Her connection with surrealists was also widely represented. For example, she met Dalí at the premiere of Un Chien Andalou. "You dress in the style of my paintings," he said. "No, you paint in the style of my dresses," she replied. The first artist-designer collaboration in history, before it became a marketing strategy. Dalí's Lobster Telephone sits in a vitrine, and the dress that inspired it is right there. Nearby, Cocteau jacket: two female profiles in gold thread forming a vase of roses. Picasso, Man Ray, Giacometti, Meret Oppenheim — the whole constellation is here, artworks in direct dialogue with the garments. 50 artworks total, which makes this as much an art show as a fashion one.

The exhibition is also the first to research Schiaparelli's London salon, which opened in Mayfair in 1933 and effectively imported surrealism into the country. Clothes with the Schiaparelli London label, for example, a burgundy velvet suit with gold embroidery, a dress worn to the coronation of George VI in 1937, are on display. As well as the only known surviving Elsa Schiaparelli wedding dress: oyster crêpe with metal thread, worn at a wedding in Golders Green Synagogue.
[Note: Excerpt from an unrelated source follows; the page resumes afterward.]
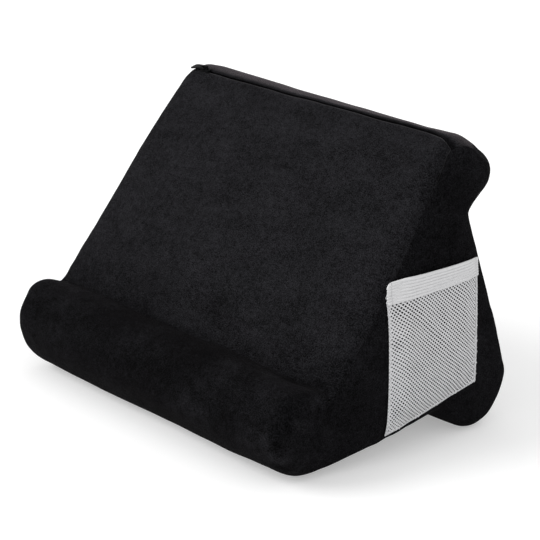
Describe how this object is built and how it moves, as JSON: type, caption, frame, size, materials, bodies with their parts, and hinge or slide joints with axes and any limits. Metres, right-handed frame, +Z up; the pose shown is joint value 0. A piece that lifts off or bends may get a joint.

Overall, all the corsets took my breath away, not only because of the level of craftsmanship but also because they are clothes for VERY thin women. I looked at the corsets with the quiet grief of someone who will never find out what it feels like to wear these masterpieces.

One thing the exhibition quietly skips: why the house went bankrupt in 1954. There are plenty of reasons: Dior arrived, Elsa was taking care of her grandchildren, the consequences of war, but the show moves from triumph straight to legacy without stopping at the collapse. There's also nothing about Chanel in the show. Which is fair since the exhibition is not about their rivalry. But Chanel took Elsa's success and nepotism personally and hard. She even called her "that Italian artist who makes clothes" and refused to acknowledge her as a peer. The show doesn't dwell on it, neither should we.
But the exhibition is not about Elsa, it’s about the brand, and it looks like it’s thriving since its acquisition in 2006. Pretty much all the rooms are about Daniel Roseberry's genius and their connection too. In the last room, runways, red carpets, and award ceremonies, all displayed with lighting that throws completely different silhouettes onto the wall behind them. The dress is one thing, its shadow another. Ariana Grande’s Oscars gown 2025, Dua Lipa’s black and gold Skeleton dress for the Golden Globes 2024, all the bangers. Against Elsa’s archive, tbh, Roseberry reads as genuinely futuristic. And honestly — he wins.
Elsa died in 1973. Buried in Paris, as she wished, in a Shocking Pink pyjama.